_WHAT YOU HAVE TO DO:_ Using the material that follows, identify and copy each line with the string "None".

_DATASET EXTRACT:_
■ ■ ■

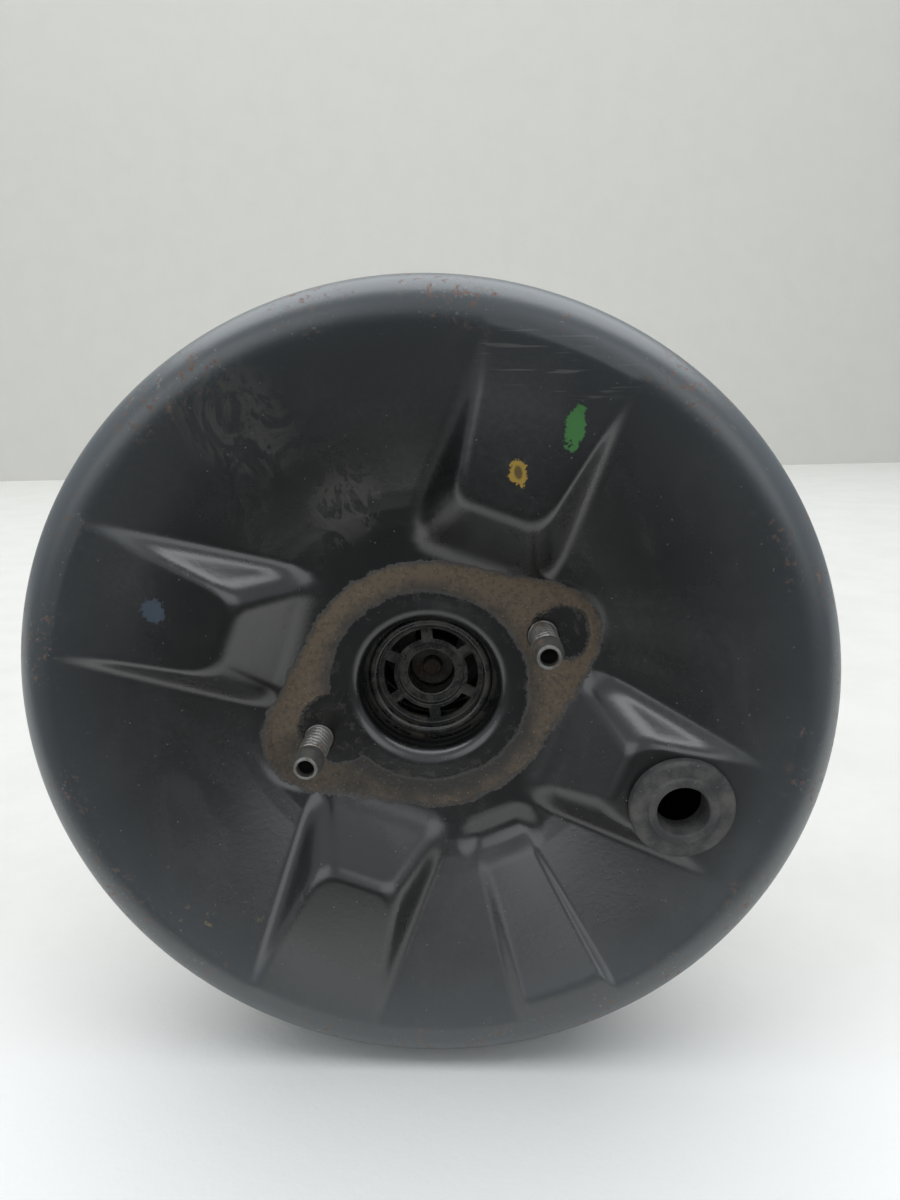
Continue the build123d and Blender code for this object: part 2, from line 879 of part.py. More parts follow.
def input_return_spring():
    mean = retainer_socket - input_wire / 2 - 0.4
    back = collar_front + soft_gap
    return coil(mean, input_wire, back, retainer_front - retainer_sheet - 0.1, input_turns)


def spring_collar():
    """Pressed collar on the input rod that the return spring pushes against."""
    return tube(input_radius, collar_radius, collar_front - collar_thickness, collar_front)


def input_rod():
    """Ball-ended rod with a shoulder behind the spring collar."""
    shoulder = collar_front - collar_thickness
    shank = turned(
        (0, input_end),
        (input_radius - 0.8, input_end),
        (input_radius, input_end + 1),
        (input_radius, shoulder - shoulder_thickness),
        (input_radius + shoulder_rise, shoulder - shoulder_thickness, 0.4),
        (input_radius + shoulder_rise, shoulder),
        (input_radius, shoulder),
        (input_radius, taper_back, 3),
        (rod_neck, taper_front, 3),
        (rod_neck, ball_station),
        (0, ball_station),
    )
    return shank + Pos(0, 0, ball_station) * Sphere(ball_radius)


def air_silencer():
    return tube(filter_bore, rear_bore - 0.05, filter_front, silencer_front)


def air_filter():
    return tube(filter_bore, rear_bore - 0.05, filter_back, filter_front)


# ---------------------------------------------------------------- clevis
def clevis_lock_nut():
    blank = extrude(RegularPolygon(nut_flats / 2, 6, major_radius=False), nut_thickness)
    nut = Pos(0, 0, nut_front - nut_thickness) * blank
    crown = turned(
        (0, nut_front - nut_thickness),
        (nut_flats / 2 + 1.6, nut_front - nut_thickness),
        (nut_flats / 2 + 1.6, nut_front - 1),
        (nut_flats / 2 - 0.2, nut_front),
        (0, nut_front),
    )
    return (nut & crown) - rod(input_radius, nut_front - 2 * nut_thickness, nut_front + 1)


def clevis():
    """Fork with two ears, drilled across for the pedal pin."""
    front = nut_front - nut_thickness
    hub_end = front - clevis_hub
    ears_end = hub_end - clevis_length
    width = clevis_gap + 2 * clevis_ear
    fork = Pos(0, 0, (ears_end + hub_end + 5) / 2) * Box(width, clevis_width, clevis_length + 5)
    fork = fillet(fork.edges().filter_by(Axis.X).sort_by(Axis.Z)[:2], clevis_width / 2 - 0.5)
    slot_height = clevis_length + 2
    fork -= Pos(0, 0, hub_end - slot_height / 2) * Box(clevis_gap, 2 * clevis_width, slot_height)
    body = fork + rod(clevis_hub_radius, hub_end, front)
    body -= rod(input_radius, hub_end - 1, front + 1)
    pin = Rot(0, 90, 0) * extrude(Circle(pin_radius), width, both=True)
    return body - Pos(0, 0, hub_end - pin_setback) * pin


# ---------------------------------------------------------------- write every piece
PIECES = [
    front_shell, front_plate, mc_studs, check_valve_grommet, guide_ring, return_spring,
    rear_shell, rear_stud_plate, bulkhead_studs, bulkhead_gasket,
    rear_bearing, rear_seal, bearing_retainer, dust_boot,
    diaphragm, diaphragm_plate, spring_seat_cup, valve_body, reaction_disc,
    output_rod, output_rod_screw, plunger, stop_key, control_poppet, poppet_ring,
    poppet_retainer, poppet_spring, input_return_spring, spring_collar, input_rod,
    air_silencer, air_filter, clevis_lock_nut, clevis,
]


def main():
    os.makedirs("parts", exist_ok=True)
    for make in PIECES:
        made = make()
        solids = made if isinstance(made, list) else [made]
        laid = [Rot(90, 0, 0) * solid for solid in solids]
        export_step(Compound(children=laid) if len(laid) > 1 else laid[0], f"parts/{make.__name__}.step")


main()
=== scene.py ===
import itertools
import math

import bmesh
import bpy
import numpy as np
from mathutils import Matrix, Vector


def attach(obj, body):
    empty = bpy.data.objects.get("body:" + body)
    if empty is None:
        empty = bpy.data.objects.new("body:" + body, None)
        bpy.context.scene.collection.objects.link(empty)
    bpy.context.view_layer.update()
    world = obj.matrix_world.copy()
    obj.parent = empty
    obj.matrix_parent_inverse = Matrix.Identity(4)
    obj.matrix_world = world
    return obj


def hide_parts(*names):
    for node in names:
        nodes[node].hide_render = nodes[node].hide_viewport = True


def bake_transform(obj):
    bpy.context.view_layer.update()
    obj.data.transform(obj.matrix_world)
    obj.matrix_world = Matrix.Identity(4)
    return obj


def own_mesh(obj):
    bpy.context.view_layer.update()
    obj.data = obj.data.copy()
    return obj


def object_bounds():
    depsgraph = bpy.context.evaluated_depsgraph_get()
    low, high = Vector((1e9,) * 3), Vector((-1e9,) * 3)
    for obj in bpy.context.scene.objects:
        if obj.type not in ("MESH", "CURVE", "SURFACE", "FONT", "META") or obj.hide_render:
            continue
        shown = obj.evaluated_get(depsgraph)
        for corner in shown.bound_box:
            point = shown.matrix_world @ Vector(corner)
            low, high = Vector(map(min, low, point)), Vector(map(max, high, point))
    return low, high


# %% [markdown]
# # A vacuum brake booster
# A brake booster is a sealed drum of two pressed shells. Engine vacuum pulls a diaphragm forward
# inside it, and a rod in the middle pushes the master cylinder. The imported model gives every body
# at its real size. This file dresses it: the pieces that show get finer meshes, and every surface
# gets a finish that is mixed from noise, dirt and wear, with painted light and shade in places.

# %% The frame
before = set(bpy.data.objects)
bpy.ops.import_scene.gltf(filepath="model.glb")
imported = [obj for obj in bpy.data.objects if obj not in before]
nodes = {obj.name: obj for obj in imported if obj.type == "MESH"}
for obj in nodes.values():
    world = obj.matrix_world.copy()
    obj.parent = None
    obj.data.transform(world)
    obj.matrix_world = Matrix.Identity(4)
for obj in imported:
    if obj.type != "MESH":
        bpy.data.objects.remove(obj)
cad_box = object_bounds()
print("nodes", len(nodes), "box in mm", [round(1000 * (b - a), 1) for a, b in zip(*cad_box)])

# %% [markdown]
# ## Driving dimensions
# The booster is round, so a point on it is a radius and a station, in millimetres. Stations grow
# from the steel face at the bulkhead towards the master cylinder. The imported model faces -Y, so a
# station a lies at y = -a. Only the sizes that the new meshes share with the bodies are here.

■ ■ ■

_ANSWER TO THE PROBLEM:_
    if empty is None:
        empty = bpy.data.objects.new("body:" + body, None)
    obj.parent = None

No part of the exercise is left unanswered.